(Task to carry out):
Extract, word for word, every line from the one containing "Reconstruct the object" through the one containing "import Sketcher", with both end lines kept.

▬▬▬▬▬▬▬▬▬▬

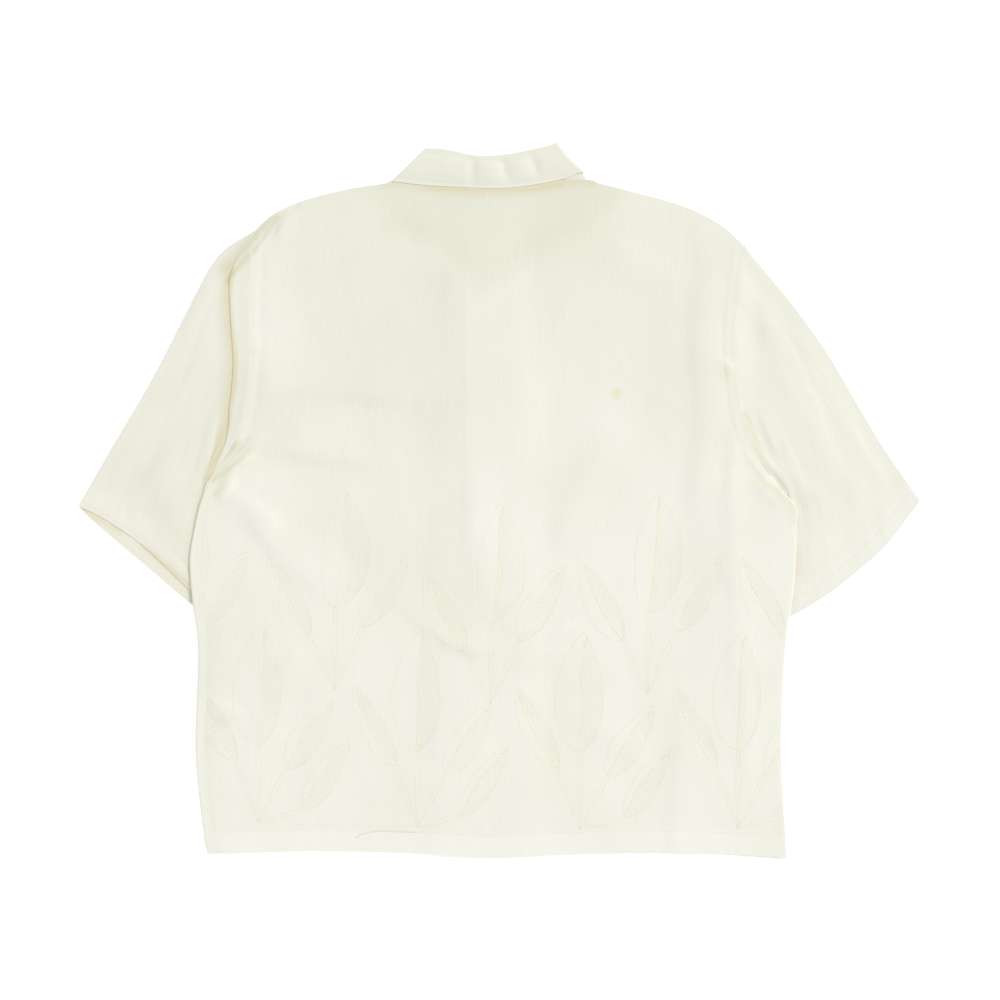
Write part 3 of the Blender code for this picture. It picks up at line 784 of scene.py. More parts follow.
def seam_relief(row, x, y, hem_y):
    """The felled bands and gathers of the back's seams and hem."""
    left_x, _, _, right_x, _, _ = edges_at(row)
    above = ease((row - UNDERARM_ROW + 1) / SIDE_FADE_ROWS)
    height = sewn_band("hem", y - hem_y, hem_gathers(x, y - hem_y, HEM_SEED))
    for distance, seed in zip((x - left_x, right_x - x), ARMHOLE_SEEDS):
        gathers = soft_noise(distance, y, *ARMHOLE_GATHERS, seed)
        height = height + above * sewn_band("armhole", distance, gathers)
    return height


def left_roll(row):
    left_x, left_y = edges_at(row)[:2]
    return (back_height(row, left_x + seam_in(row), left_y) - front_left_height(left_x, left_y)) / 2


def right_roll(row):
    right_x, right_y = edges_at(row)[3:5]
    under = front_right_height(right_x - seam_in(row), right_y)
    return (back_height(row, right_x, right_y) - under) / 2


def back_place(column, row):
    left_in = seam_in(row) * on_side(row)
    right_in = (right_roll(row) + CLOTH / 2) * on_side(row)
    x, y = body_xy(column, row, left_in, right_in)
    hem_y = body_xy(column, np.zeros_like(row), left_in, right_in)[1]
    return np.stack([x, y, back_height(row, x, y) + seam_relief(row, x, y, hem_y)], axis=1)


def front_left_place(column, row):
    left_in = (left_roll(row) + CLOTH / 2) * on_side(row) + ARMHOLE_IN * (1 - on_side(row))
    x, y = body_xy(column, row, left_in, FRONT_EDGE_IN, FRONT_NECKLINE)
    return np.stack([x, y, front_left_height(x, y)], axis=1)


def front_right_place(column, row):
    right_in = seam_in(row) * on_side(row) + ARMHOLE_IN * (1 - on_side(row))
    first = SIDE_STEPS + PLACKET_LEFT_LINE
    x, y = body_xy(column + first, row, FRONT_EDGE_IN, right_in, FRONT_NECKLINE)
    return np.stack([x, y, front_right_height(x, y)], axis=1)


def rolled_strip(start, end, turned, outward):
    """A half turn from start up or down to the end's height, then flat on to the end."""
    angle = math.pi * np.clip(turned, 0, 1)
    radius = np.abs(end[:, 2] - start[:, 2]) / 2
    flat = np.clip(turned - 1, 0, 1)
    x = start[:, 0] + outward * radius * np.sin(angle)
    z = (start[:, 2] + end[:, 2]) / 2 - (end[:, 2] - start[:, 2]) / 2 * np.cos(angle)
    return np.stack([mix(x, end[:, 0], flat), start[:, 1], z], axis=1)


def left_strip_place(turned, row):
    start = front_left_place(np.zeros_like(row), row)
    end = back_place(np.zeros_like(row), row)
    return rolled_strip(start, end, turned, -1)


def right_strip_place(turned, row):
    start = back_place(np.full_like(row, BACK_COLUMNS), row)
    last = BACK_COLUMNS - SIDE_STEPS - PLACKET_LEFT_LINE
    end = front_right_place(np.full_like(row, last), row)
    return rolled_strip(start, end, turned, 1)


# The sleeves

def sleeve_patch(sleeve, cuff, u, v):
    """A point between armhole, cuff, outer fold and underarm, in plan."""
    first = 0 if sleeve["side"] < 0 else 3

    def armhole(share):
        edges = edges_at(TOP_ROW - share * (TOP_ROW - UNDERARM_ROW))
        return np.stack([edges[first], edges[first + 1]], axis=-1)

    def edge(name, share):
        return along_curve(sleeve[name], share)

    start, end = np.zeros_like(u), np.ones_like(u)
    u2, v2 = u[..., None], v[..., None]
    ruled = mix(armhole(u), edge(cuff, u), v2) + mix(edge("outer_fold", v), edge("underarm", v), u2)
    near = mix(armhole(start), armhole(end), u2)
    far = mix(edge(cuff, start), edge(cuff, end), u2)
    return ruled - mix(near, far, v2)


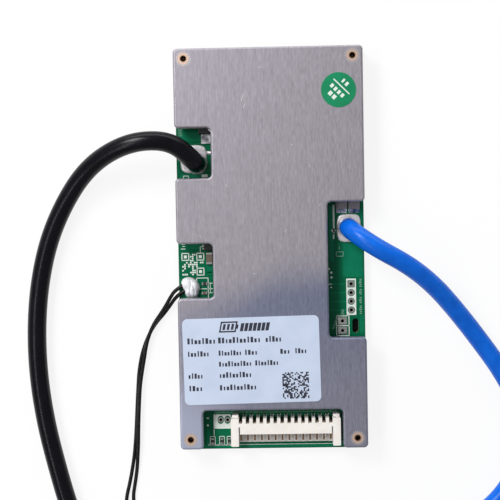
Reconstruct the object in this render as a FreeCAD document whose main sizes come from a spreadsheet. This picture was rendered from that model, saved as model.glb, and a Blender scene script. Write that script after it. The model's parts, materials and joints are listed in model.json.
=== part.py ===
import FreeCAD, Part
import math
import os
import Sketcher

os.makedirs("parts", exist_ok=True)
doc = FreeCAD.newDocument("battery_management_board")
Vector = FreeCAD.Vector
Rotation = FreeCAD.Rotation
Placement = FreeCAD.Placement

# Driving dimensions, in millimetres and degrees
SIZES = (
    # Circuit board
    ("board_length", 116.0),
    ("board_thickness", 1.6),
    ("board_corner_radius", 1.0),
    ("post_from_side", 3.0),
    ("post_from_rear", 2.9),
    ("post_from_front", 3.9),
    # Heatsink plate
    ("plate_setback", 1.0),
    ("plate_thickness", 3.0),
    ("plate_corner_radius", 1.2),
    ("notch_corner_radius", 1.2),
    ("plate_edge_radius", 0.6),
    ("lead_notch_depth", 10.35),
    ("lead_notch_before_pad", 5.65),
    ("lead_notch_behind_pad", 8.65),
    ("sensor_notch_before_glue", 2.75),
    ("sensor_notch_behind_glue", 12.9),
    ("header_notch_depth", 10.7),
    ("header_notch_before_header", 14.95),
    ("header_notch_behind_pad", 7.7),
    ("connector_notch_spare", 8.0),
    ("connector_notch_play", 0.7),
    ("connector_notch_depth", 11.2),
    # Threaded posts and their screws
    ("post_height", 3.2),
    ("post_diameter", 4.4),
    ("post_neck_diameter", 3.2),
    ("post_lip_diameter", 3.6),
    ("post_lip_height", 0.3),
    ("post_bore_diameter", 1.65),
    ("screw_thread_diameter", 2.0),
    ("screw_grip", 2.4),
    ("screw_head_diameter", 3.8),
    ("screw_head_height", 1.3),
    ("screw_slot_width", 0.6),
    ("screw_slot_length", 2.2),
    ("screw_slot_depth", 0.7),
    ("screw_clearance", 0.1),
    ("fit_clearance", 0.02),
    # Cell connector
    ("contact_pitch", 2.0),
    ("contact_count", 14),
    ("contact_row_from_front", 8.5),
    ("contact_side", 0.5),
    ("contact_height", 2.7),
    ("contact_tip", 5.6),
    ("contact_below_board", 0.9),
    ("contact_bend_radius", 0.7),
    ("contact_drill", 0.9),
    ("spare_contact_holes", 3),
    ("housing_end", 2.8),
    ("housing_from_left", 14.6),
    ("housing_from_right", 7.8),
    ("housing_rear", 1.2),
    ("housing_front", 6.9),
    ("housing_height", 5.5),
    ("housing_wall", 1.0),
    ("pillar_width", 2.2),
    ("rear_wall_front", 1.3),
    ("top_wall_front", 3.35),
    ("floor_front", 6.4),
    ("tooth_gap_width", 1.05),
    ("tooth_gap_root", 0.28),
    ("pillar_gap", 0.4),
    ("foot_width", 1.8),
    ("foot_depth", 0.85),
    ("foot_height", 4.0),
    ("foot_inset", 0.3),
    ("housing_corner_radius", 0.3),
    ("joint_height", 0.75),
    ("joint_diameter", 1.5),
    ("joint_slope", 22.0),
    # Serial header, switch pads and routed slot
    ("header_from_side", 3.95),
    ("header_first_y", -10.25),
    ("header_pitch", 2.54),
    ("header_count", 4),
    ("header_drill", 0.95),
    ("header_pad", 1.7),
    ("switch_from_side", 6.6),
    ("switch_from_header", 10.75),
    ("switch_pitch", 2.8),
    ("switch_drill", 0.95),
    ("switch_pad_width", 2.6),
    ("switch_pad_length", 2.1),
    ("bare_pad_height", 0.05),
    ("slot_from_side", 2.85),
    ("slot_from_header", 12.15),
    ("slot_width", 1.8),
    ("slot_length", 4.2),
    # Power pads, leads and sensor wires
    ("black_pad_width", 7.75),
    ("blue_pad_width", 7.0),
    ("power_pad_length", 8.2),
    ("power_pad_height", 0.5),
    ("power_pad_corner", 2.0),
    ("power_pad_round", 0.35),
    ("black_pad_from_side", 5.0),
    ("black_pad_y", 26.75),
    ("blue_pad_from_side", 4.4),
    ("blue_pad_y", 6.0),
    ("track_width", 1.15),
    ("track_height", 0.2),
    ("track_from_pad", 1.75),
    ("track_reach", 6.5),
    ("lead_diameter", 5.5),
    ("strand_diameter", 3.4),
    ("strand_length", 9.0),
    ("neck_length", 4.5),
    ("neck_width", 5.6),
    ("neck_back", 0.65),
    ("sensor_wire_diameter", 1.1),
    ("glue_from_side", 3.45),
    ("glue_y", -10.6),
    ("glue_diameter", 6.1),
    ("glue_height", 3.2),
    ("bead_diameter", 2.8),
    ("bead_length", 6.5),
    ("bead_clearance", 0.05),
    # Labels on the plate
    ("label_thickness", 0.1),
    ("rating_label_from_side", 20.95),
    ("rating_label_from_front", 26.7),
    ("rating_label_margin", 14.8),
    ("rating_label_length", 24.8),
    ("rating_label_corner", 1.5),
    ("rating_label_turn", 1.0),
    ("round_label_from_side", 7.0),
    ("round_label_from_rear", 12.6),
    ("round_label_diameter", 9.9),
    # Power transistors and their thermal pads
    ("transistor_count", 4),
    ("transistor_side_room", 20.0),
    ("transistor_width", 6.5),
    ("transistor_length", 6.1),
    ("transistor_height", 2.3),
    ("charge_from_side", 9.95),
    ("charge_from_pad", 7.1),
    ("discharge_from_shunt", 3.5),
    ("discharge_from_pad", 1.75),
    ("tab_width", 5.3),
    ("tab_length", 2.7),
    ("tab_thickness", 0.5),
    ("transistor_lead_width", 0.8),
    ("transistor_lead_reach", 2.6),
    ("transistor_lead_offset", 2.3),
    ("thermal_pad_margin", 2.1),
    # Current shunts
    ("shunt_width", 3.25),
    ("shunt_length", 6.4),
    ("shunt_height", 0.8),
    ("shunt_from_pad", 5.5),
    ("shunt_from_side", 8.05),
    ("shunt_gap", 0.4),
    ("shunt_joint_length", 1.1),
    ("shunt_joint_height", 0.4),
    # Chips
    ("monitor_chip_x", 1.5),
    ("monitor_chip_y", -9.0),
    ("monitor_chip_side", 10.0),
    ("controller_chip_x", -4.0),
    ("controller_chip_y", 7.0),
    ("controller_chip_side", 7.0),
    ("chip_height", 1.4),
    ("chip_pin_pitch", 0.8),
    ("chip_pin_width", 0.35),
    ("chip_pin_reach", 1.0),
    ("chip_pin_thickness", 0.15),
    ("chip_pin_exit", 0.6),
    ("monitor_chip_pins", 11),
    ("controller_chip_pins", 8),
    ("package_chamfer", 0.25),
    ("regulator_from_side", 9.1),
    ("regulator_from_glue", 12.25),
    ("regulator_width", 3.0),
    ("regulator_length", 3.0),
    ("regulator_height", 1.2),
    # Cell balancing row
    ("balance_count", 13),
    ("balance_pitch", 3.0),
    ("balance_centre_x", -1.0),
    ("balance_resistor_from_contacts", 12.0),
    ("balance_resistor_width", 1.6),
    ("balance_resistor_length", 3.2),
    ("balance_resistor_height", 0.6),
    ("balance_transistor_from_contacts", 17.5),
    ("balance_transistor_width", 1.3),
    ("balance_transistor_length", 2.9),
    ("balance_transistor_height", 1.0),
    ("small_lead_width", 0.4),
    ("small_lead_reach", 0.6),
    ("small_lead_thickness", 0.15),
    ("small_lead_spread", 0.95),
    # Small chip parts
    ("chip_part_length", 1.6),
    ("chip_part_width", 0.8),
    ("chip_part_height", 0.5),
    ("chip_part_end", 0.35),
    ("filter_capacitor_length", 3.3),
    ("filter_capacitor_width", 1.7),
    ("filter_capacitor_height", 1.2),
    ("filter_capacitor_end", 0.5),
    ("filter_capacitor_from_side", 9.0),
    ("filter_capacitor_from_glue", 8.5),
    ("filter_row_from_contacts", 6.3),
    ("front_part_from_edge", 2.3),
    ("front_part_1_from_contact", 8.45),
    ("front_part_2_from_contact", 5.75),
    ("front_part_3_from_contact", 3.5),
    ("edge_resistor_from_side", 7.5),
    ("edge_resistor_from_glue", 1.1),
    ("edge_capacitor_from_side", 7.4),
    ("edge_capacitor_from_glue", 1.6),
)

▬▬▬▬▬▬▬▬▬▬

(Task solution):
Reconstruct the object in this render as a FreeCAD document whose main sizes come from a spreadsheet. This picture was rendered from that model, saved as model.glb, and a Blender scene script. Write that script after it. The model's parts, materials and joints are listed in model.json.
=== part.py ===
import FreeCAD, Part
import math
import os
import Sketcher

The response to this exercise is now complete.